** begin **
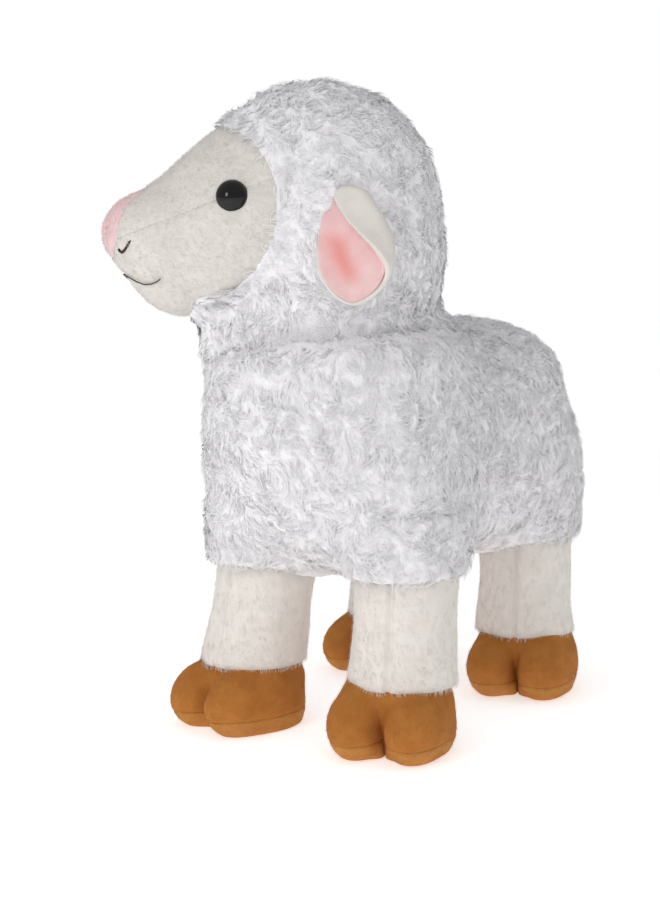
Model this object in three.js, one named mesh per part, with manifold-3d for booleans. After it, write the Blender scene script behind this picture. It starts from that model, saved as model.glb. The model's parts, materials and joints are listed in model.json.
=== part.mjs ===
// Plush sheep: a standing stuffed toy of curly fur, short plush and suede-like hoof cloth.
// Millimetres, +Z up. The sheep faces -Y, so its own left side is at +X, and it stands on z = 0.
// Every cloth piece is a thin shell over its own wad of filling. The soft seams at the neck, hips,
// ears and tail are built as round seats, so that each limb can flex about its seam.
import * as THREE from "three";
import { mergeVertices } from "three/addons/utils/BufferGeometryUtils.js";
import Module from "manifold-3d";

const wasm = await Module();
wasm.setup();

// Clearances
const seamGap = 0.4; // between two pieces that are sewn or pressed together
const seatGap = 0.5; // between a limb and the seat that it flexes in
const cutOverrun = 60; // how far a cutting shape runs past what it cuts

// Legs
const legTrack = 86; // between the left and right legs
const legBase = 136; // between the front and hind legs
const legDiameter = 51;
const legWaistDiameter = 49;
const legWaistHeight = 60;
const hipHeight = 100;
const hemDrop = 15; // of the lower edge of the body fur round the legs, below the hips
const hemWidth = 4; // of body fur beside the top of each leg
const hemLength = 7; // of body fur in front of it and behind it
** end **
- Problem description
Using the data above, reproduce every line exactly.

- Output for this exercise
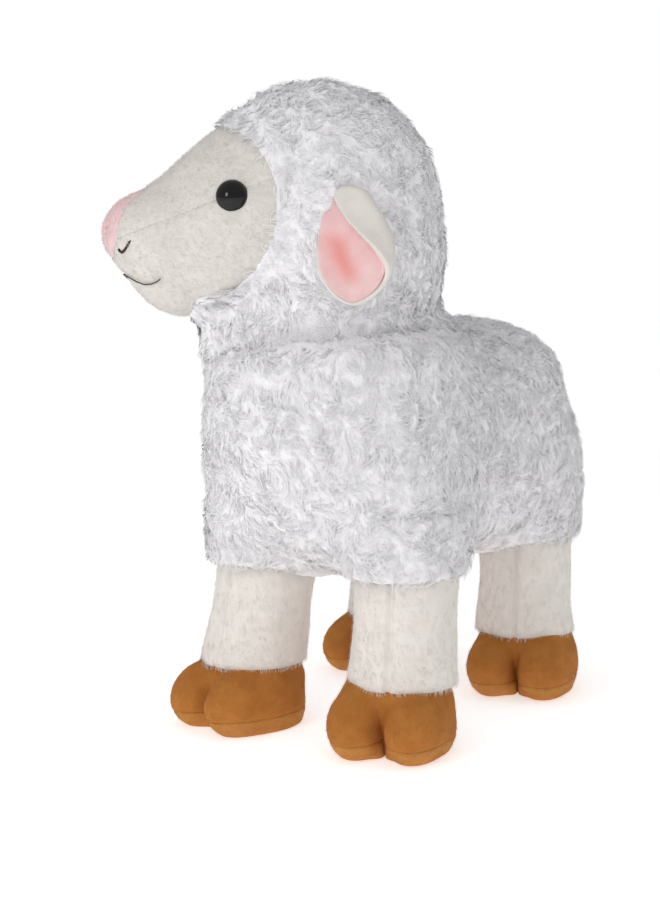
Model this object in three.js, one named mesh per part, with manifold-3d for booleans. After it, write the Blender scene script behind this picture. It starts from that model, saved as model.glb. The model's parts, materials and joints are listed in model.json.
=== part.mjs ===
// Plush sheep: a standing stuffed toy of curly fur, short plush and suede-like hoof cloth.
// Millimetres, +Z up. The sheep faces -Y, so its own left side is at +X, and it stands on z = 0.
// Every cloth piece is a thin shell over its own wad of filling. The soft seams at the neck, hips,
// ears and tail are built as round seats, so that each limb can flex about its seam.
import * as THREE from "three";
import { mergeVertices } from "three/addons/utils/BufferGeometryUtils.js";
import Module from "manifold-3d";

const wasm = await Module();
wasm.setup();

// Clearances
const seamGap = 0.4; // between two pieces that are sewn or pressed together
const seatGap = 0.5; // between a limb and the seat that it flexes in
const cutOverrun = 60; // how far a cutting shape runs past what it cuts

// Legs
const legTrack = 86; // between the left and right legs
const legBase = 136; // between the front and hind legs
const legDiameter = 51;
const legWaistDiameter = 49;
const legWaistHeight = 60;
const hipHeight = 100;
const hemDrop = 15; // of the lower edge of the body fur round the legs, below the hips
const hemWidth = 4; // of body fur beside the top of each leg
const hemLength = 7; // of body fur in front of it and behind it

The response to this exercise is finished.